WASHINGTON (Reuters) - A U.S.-born man who trained with al Qaeda in Afghanistan and fought in Bosnia in the 1990s pleaded guilty on Tuesday to plotting to bomb targets in the United States and Europe, the Justice Department said.
Christopher Paul, 44, entered his plea in U.S. district court in Columbus, Ohio. He agreed to serve 20 years in prison under terms of the deal.
“Today’s guilty plea brings an end to the long, dangerous career of Christopher Paul,” Patrick Rowan, acting assistant U.S. attorney general for national security.
Paul was born in Ohio as Paul Kenyatta Laws and converted to Islam while in college, the Columbus Dispatch reported. He grew a beard and addressed some friends in Arabic. New acquaintances were surprised to learn he was American.
Paul, known also by a string of aliases including Abdul Malek Kenyatta, was arrested last year in Ohio on charges of conspiring to aid terrorists, conspiring to use a weapon of mass destruction and providing material support to terrorists.
He pleaded guilty to the second count and also acknowledged a three-page fact summary detailing his involvement with al Qaeda.
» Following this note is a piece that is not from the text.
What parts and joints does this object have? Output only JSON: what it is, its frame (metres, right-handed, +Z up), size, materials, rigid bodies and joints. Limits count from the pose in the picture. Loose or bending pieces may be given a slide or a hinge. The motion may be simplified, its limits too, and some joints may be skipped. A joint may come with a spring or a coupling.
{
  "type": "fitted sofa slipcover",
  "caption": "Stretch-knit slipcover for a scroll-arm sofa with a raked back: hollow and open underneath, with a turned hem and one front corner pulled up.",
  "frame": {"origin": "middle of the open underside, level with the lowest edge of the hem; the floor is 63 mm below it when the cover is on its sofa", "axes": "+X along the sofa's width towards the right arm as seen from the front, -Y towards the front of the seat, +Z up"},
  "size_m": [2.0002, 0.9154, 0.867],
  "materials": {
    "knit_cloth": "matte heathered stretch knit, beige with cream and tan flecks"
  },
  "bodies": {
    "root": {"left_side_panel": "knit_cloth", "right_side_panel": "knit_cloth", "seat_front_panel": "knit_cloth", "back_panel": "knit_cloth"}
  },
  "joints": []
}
The activities dated back to the early 1990s when he traveled to Pakistan and Afghanistan, and continued until 1999 and 2000 when he helped Islamists in Germany who were planning to bomb Americans vacationing at foreign resorts, the summary said.
Paul trained at an al Qaeda camp in Afghanistan in basic battle techniques, then joined the group and received advanced training in rappelling, explosives and military history.
He fought in Afghanistan, then returned to Columbus and began recruiting to form a jihadist group, the summary said. From 1993 to 1995 he made more Islamist contacts while fighting in Bosnia.
Authorities searching Paul’s home in Columbus found a master list of “terrorist contacts and bomb-making information” that he had created while in the Balkans, the summary said.
It said al Qaeda members in Europe in 1997 asked him to form a jihad group, which he trained around Columbus. He went to Germany in 1999 to meet members of a Islamic fundamentalist cell. Asked to provide explosives training, he agreed to help the group, which also intended to attack within the United States, the summary said.